## DATA SHOWN
__________
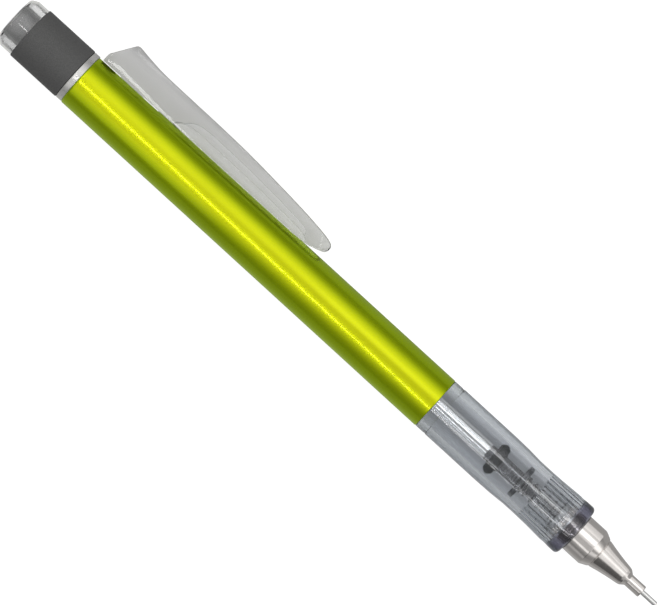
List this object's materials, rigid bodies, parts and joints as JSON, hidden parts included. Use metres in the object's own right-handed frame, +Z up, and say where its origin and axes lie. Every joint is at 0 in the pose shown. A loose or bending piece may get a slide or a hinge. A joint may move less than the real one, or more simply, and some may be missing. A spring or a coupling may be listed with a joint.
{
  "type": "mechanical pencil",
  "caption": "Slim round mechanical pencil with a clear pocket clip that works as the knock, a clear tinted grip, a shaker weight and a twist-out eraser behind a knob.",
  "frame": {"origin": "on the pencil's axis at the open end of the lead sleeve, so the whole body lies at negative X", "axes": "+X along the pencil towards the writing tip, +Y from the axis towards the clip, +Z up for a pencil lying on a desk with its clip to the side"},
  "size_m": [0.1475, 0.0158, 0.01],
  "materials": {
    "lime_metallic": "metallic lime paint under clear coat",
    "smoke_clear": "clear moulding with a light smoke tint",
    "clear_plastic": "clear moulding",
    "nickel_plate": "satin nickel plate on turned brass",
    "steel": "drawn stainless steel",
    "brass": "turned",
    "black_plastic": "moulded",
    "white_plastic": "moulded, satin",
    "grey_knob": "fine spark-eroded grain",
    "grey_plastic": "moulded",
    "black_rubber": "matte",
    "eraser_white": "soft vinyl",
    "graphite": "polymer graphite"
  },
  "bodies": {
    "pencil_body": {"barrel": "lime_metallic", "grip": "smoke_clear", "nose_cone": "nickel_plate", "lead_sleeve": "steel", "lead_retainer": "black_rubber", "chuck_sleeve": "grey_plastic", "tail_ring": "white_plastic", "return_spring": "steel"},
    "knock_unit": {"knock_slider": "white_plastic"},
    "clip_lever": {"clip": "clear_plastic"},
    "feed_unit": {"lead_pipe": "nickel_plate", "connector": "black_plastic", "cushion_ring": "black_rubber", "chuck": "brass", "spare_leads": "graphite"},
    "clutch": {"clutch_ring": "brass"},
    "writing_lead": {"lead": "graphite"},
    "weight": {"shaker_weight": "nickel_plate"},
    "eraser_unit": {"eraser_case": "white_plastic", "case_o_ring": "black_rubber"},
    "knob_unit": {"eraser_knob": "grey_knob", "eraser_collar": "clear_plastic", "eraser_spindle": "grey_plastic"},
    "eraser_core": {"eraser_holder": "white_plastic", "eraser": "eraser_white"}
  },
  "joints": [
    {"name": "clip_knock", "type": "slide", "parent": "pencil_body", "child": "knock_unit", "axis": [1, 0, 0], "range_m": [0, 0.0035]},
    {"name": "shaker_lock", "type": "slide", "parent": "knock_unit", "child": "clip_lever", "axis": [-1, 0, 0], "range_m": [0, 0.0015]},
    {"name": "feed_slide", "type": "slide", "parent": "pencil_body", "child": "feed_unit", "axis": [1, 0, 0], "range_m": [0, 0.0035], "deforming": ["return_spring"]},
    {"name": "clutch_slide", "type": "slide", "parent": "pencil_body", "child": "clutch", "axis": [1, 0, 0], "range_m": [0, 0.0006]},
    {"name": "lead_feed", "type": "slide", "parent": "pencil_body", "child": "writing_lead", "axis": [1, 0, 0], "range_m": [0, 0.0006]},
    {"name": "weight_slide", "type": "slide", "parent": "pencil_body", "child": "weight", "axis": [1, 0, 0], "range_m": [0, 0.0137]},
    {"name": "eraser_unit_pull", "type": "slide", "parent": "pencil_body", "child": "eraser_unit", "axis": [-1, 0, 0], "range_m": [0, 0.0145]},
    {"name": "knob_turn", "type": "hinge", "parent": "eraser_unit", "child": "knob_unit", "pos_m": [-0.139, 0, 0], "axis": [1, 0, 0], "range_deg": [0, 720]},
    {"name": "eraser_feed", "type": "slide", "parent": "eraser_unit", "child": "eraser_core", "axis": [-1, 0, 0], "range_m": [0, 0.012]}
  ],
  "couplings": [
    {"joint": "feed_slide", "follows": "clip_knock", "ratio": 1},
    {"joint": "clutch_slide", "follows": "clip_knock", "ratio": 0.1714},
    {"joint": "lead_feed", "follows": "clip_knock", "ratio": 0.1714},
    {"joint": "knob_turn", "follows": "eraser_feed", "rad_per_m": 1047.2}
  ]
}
__________
Return every line above in which the string "bodies" occurs.

## COMPLETE RESPONSE
List this object's materials, rigid bodies, parts and joints as JSON, hidden parts included. Use metres in the object's own right-handed frame, +Z up, and say where its origin and axes lie. Every joint is at 0 in the pose shown. A loose or bending piece may get a slide or a hinge. A joint may move less than the real one, or more simply, and some may be missing. A spring or a coupling may be listed with a joint.
  "bodies": {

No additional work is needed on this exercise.